**Work to complete**: Show every line in the entries below where the word "type" appears.

%%

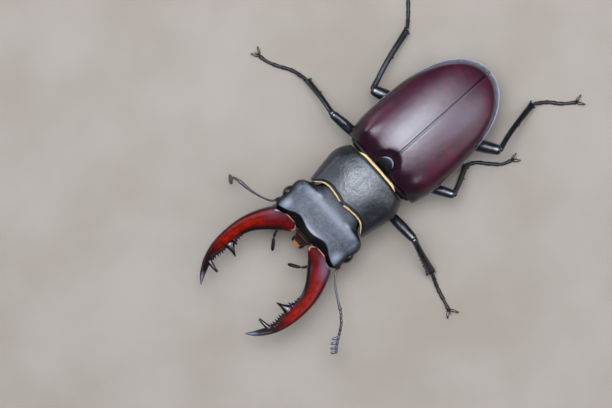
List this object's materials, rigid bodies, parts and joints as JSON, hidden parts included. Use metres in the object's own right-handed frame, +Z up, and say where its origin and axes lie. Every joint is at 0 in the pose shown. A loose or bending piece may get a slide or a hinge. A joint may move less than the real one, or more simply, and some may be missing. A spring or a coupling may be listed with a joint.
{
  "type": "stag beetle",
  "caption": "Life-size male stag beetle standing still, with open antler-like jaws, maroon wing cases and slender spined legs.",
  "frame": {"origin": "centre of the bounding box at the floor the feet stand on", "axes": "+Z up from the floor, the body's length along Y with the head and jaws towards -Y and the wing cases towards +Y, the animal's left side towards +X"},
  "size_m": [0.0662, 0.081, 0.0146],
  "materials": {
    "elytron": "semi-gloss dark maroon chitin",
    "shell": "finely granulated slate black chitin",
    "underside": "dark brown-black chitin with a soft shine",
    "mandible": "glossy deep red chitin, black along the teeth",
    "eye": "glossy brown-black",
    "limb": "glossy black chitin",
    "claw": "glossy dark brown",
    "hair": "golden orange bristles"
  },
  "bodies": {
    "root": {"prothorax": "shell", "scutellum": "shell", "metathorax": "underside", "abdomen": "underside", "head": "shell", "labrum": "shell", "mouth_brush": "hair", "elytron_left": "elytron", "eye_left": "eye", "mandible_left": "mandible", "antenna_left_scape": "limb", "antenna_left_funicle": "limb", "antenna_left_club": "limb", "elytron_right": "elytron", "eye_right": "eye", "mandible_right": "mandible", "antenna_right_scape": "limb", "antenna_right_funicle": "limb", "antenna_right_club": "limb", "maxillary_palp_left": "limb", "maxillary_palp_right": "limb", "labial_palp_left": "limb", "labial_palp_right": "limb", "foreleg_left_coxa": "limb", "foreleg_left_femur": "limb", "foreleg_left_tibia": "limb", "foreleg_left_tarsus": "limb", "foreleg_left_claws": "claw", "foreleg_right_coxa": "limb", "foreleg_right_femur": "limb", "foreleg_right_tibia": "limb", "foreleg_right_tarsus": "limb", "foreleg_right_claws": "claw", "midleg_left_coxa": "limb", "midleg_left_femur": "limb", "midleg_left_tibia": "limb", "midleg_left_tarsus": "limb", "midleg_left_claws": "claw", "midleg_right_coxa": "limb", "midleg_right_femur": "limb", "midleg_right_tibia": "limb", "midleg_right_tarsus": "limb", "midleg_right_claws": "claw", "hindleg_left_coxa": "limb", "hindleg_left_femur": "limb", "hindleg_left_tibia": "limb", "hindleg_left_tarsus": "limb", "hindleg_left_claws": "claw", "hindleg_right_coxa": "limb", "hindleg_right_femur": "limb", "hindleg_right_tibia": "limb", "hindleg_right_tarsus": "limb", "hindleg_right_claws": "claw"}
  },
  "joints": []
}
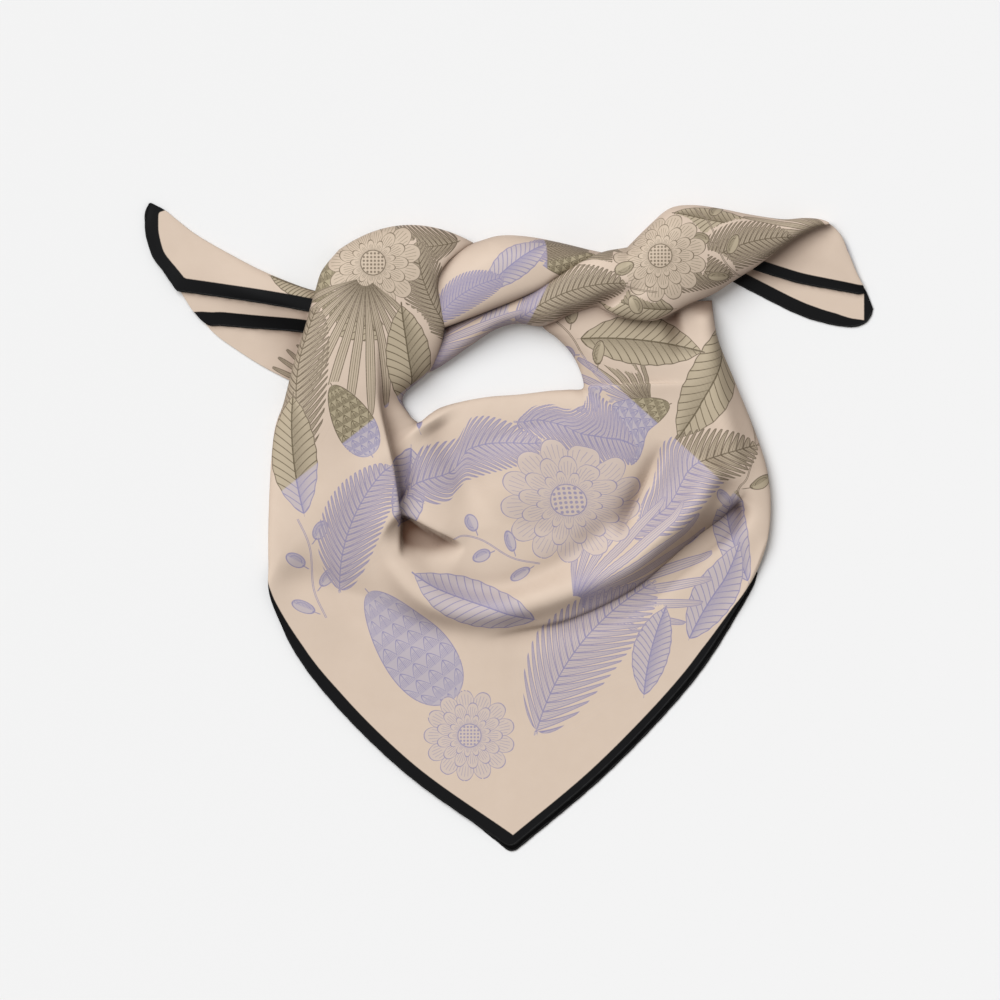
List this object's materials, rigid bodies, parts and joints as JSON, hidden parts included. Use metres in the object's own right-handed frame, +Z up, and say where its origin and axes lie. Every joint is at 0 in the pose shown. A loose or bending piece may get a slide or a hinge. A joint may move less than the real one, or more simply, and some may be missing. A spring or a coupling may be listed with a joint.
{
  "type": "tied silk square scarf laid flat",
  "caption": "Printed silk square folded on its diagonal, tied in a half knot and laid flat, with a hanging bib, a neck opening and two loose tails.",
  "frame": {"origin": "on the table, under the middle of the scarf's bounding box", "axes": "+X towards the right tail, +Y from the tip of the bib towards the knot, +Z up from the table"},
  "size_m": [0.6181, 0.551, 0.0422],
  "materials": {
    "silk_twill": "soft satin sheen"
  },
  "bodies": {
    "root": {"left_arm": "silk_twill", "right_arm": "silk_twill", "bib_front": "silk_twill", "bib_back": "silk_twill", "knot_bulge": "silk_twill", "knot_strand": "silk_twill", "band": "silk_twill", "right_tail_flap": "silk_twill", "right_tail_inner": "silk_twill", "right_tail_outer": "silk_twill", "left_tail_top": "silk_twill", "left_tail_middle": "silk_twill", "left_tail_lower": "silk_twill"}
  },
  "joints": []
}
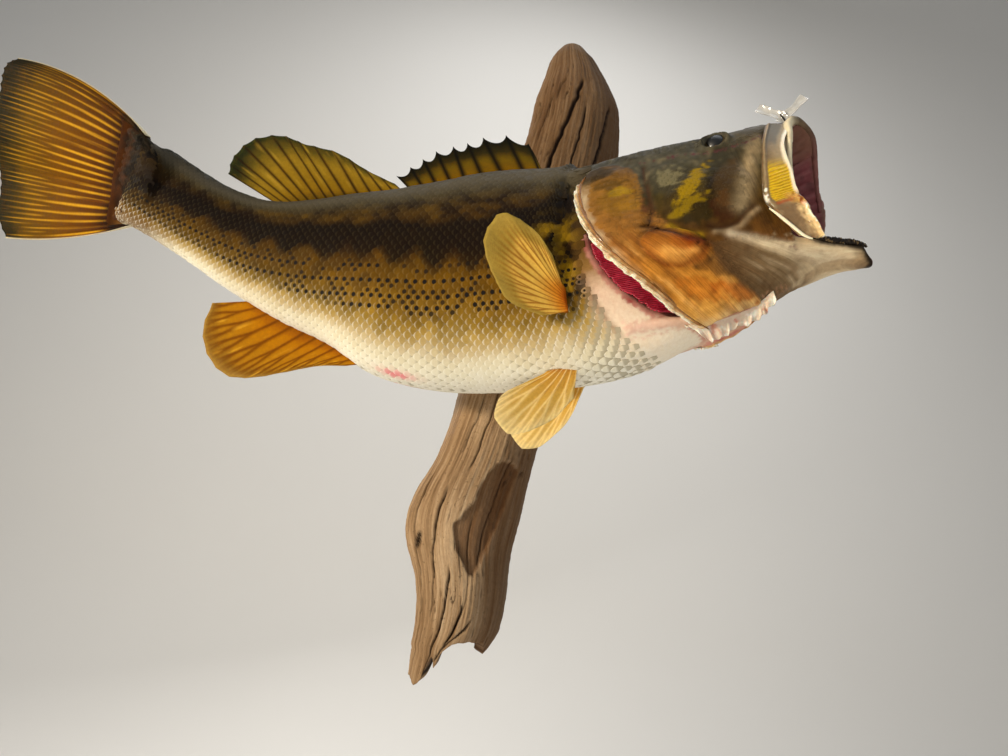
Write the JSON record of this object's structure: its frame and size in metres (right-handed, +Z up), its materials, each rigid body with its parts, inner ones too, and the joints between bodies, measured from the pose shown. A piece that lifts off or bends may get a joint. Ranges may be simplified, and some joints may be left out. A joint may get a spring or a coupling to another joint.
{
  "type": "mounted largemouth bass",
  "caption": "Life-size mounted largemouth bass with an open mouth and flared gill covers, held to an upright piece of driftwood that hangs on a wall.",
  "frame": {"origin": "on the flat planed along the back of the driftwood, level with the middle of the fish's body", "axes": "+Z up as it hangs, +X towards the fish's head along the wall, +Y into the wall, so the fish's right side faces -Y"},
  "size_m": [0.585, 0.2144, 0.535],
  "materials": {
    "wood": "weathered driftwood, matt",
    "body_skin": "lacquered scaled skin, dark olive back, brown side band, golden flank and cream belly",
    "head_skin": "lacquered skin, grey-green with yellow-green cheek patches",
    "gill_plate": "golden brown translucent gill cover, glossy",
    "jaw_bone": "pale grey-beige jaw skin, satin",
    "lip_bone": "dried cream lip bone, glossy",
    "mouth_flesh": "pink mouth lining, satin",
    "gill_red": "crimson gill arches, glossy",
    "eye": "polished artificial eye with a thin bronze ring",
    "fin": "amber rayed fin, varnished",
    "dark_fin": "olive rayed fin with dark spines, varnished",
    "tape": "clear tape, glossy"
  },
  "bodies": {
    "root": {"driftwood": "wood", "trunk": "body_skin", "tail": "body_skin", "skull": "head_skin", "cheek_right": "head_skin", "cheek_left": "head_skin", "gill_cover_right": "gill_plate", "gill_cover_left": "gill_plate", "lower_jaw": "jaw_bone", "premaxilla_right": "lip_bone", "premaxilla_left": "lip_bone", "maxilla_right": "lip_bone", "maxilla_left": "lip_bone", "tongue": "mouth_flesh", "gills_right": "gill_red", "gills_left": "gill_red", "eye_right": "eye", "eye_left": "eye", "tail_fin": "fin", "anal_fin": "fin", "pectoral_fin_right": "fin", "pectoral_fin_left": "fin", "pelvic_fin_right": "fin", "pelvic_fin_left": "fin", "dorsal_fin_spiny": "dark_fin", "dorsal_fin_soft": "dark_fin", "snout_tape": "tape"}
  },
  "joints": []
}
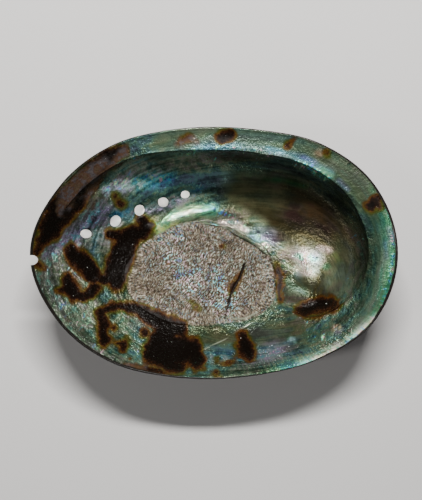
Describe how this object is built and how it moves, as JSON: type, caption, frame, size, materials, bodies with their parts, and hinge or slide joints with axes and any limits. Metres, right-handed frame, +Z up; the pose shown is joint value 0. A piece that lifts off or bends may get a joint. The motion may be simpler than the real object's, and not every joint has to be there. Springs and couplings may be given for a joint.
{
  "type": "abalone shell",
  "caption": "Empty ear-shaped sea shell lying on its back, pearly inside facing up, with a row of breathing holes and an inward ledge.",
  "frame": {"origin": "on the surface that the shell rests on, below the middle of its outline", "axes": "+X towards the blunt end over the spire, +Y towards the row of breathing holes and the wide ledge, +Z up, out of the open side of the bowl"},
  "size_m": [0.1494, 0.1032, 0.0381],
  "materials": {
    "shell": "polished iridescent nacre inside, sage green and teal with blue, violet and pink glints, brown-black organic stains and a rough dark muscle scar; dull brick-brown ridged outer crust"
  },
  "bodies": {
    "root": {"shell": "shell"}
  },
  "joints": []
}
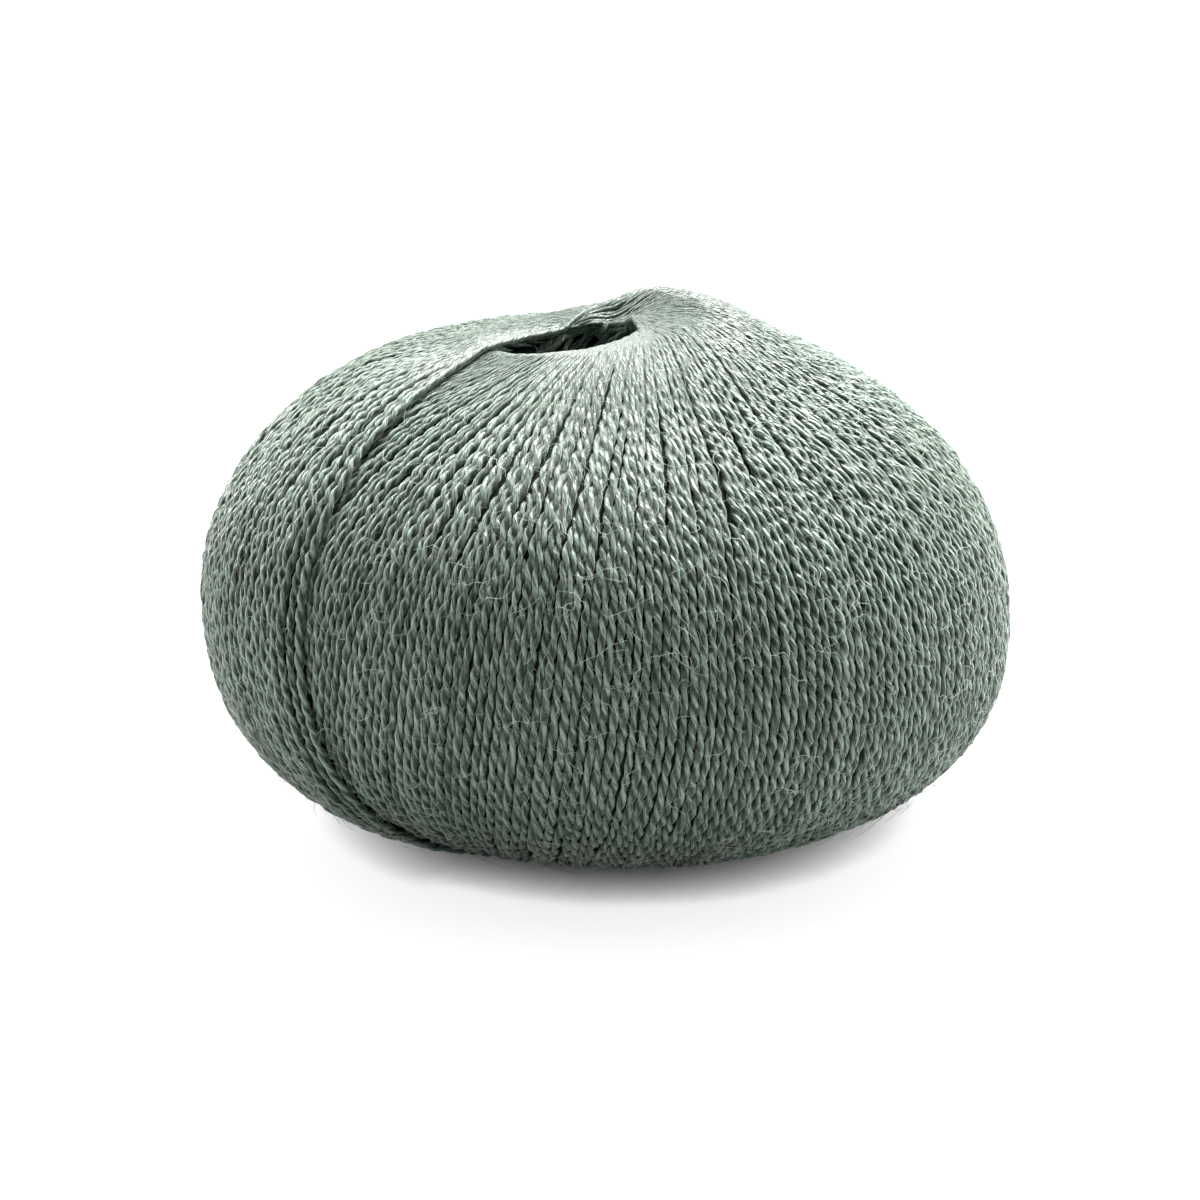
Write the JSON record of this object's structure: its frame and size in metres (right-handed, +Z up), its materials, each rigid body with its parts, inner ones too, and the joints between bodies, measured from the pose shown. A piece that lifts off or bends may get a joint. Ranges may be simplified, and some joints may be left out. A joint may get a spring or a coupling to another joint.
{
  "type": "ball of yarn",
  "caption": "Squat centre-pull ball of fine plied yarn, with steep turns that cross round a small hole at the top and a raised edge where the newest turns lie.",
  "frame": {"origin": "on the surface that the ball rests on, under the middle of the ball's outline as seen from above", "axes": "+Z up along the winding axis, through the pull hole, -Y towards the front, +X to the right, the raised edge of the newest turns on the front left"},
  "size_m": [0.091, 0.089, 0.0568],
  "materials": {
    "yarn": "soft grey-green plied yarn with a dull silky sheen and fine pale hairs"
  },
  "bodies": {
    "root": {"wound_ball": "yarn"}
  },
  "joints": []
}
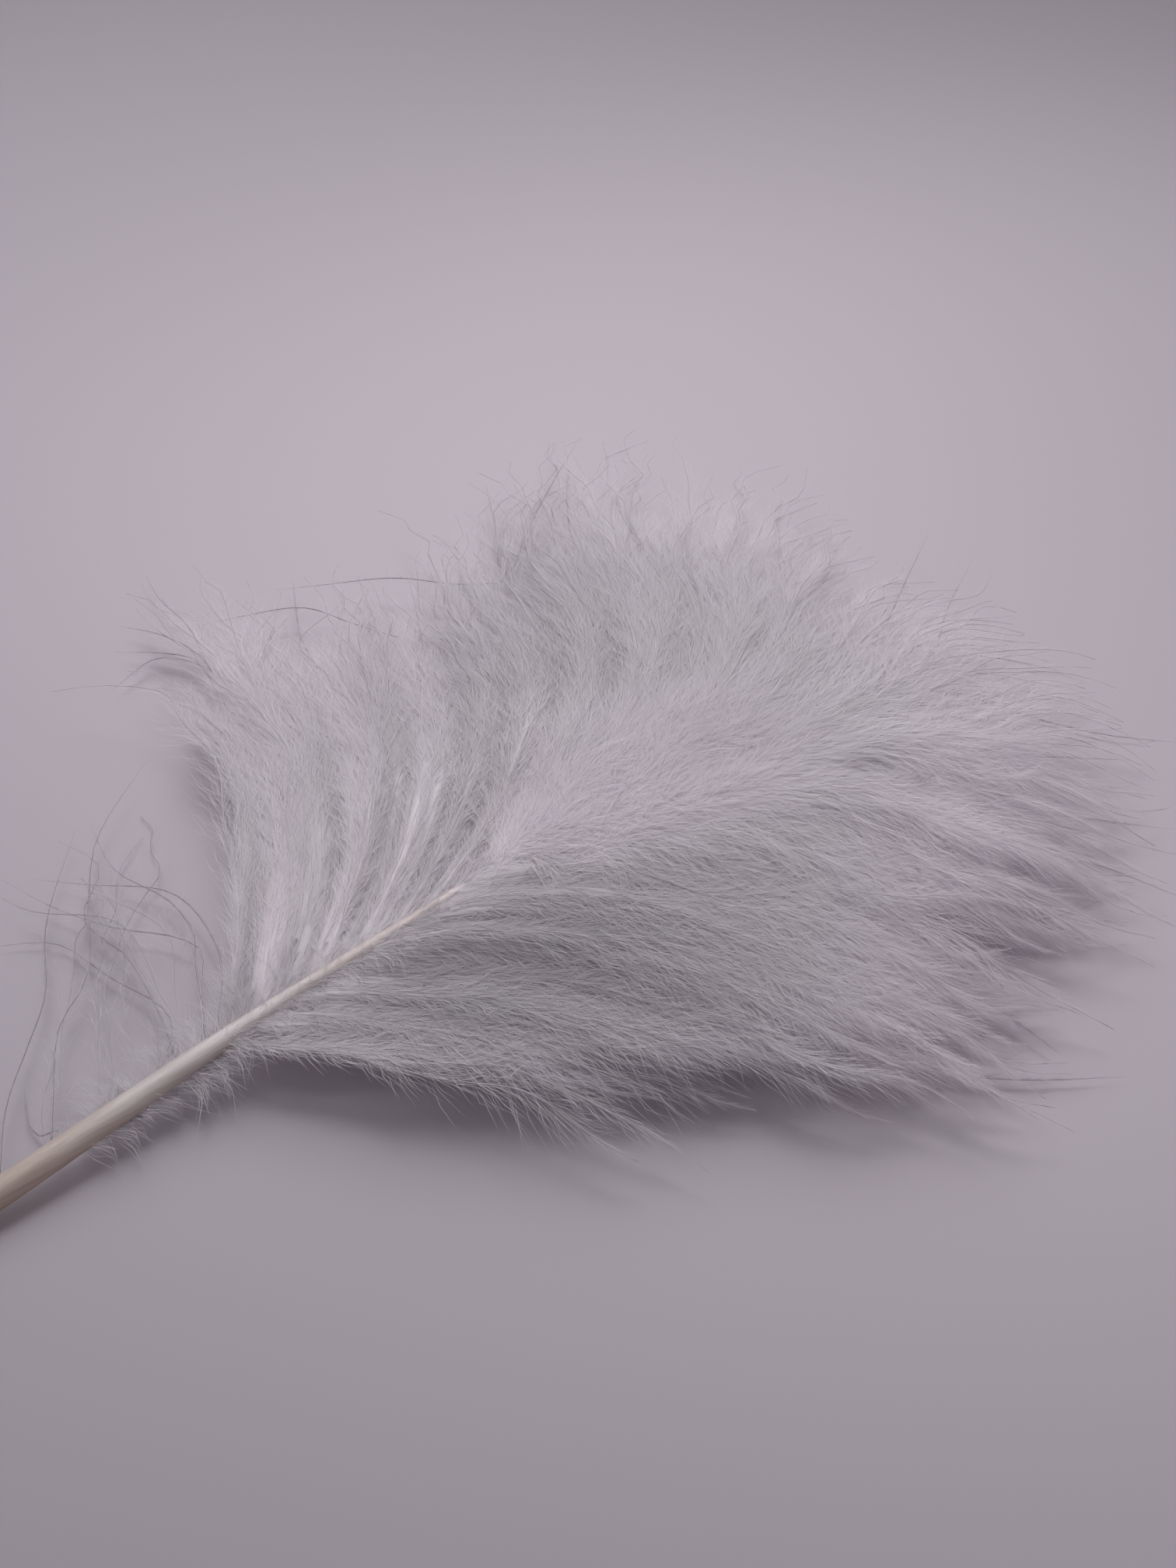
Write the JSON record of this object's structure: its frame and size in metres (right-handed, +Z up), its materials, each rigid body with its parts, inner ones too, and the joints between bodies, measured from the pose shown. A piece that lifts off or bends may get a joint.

%%

**Expected answer**:
  "type": "stag beetle",
  "type": "tied silk square scarf laid flat",
  "type": "mounted largemouth bass",
Describe how this object is built and how it moves, as JSON: type, caption, frame, size, materials, bodies with their parts, and hinge or slide joints with axes and any limits. Metres, right-handed frame, +Z up; the pose shown is joint value 0. A piece that lifts off or bends may get a joint. The motion may be simpler than the real object's, and not every joint has to be there. Springs and couplings may be given for a joint.
  "type": "abalone shell",
  "type": "ball of yarn",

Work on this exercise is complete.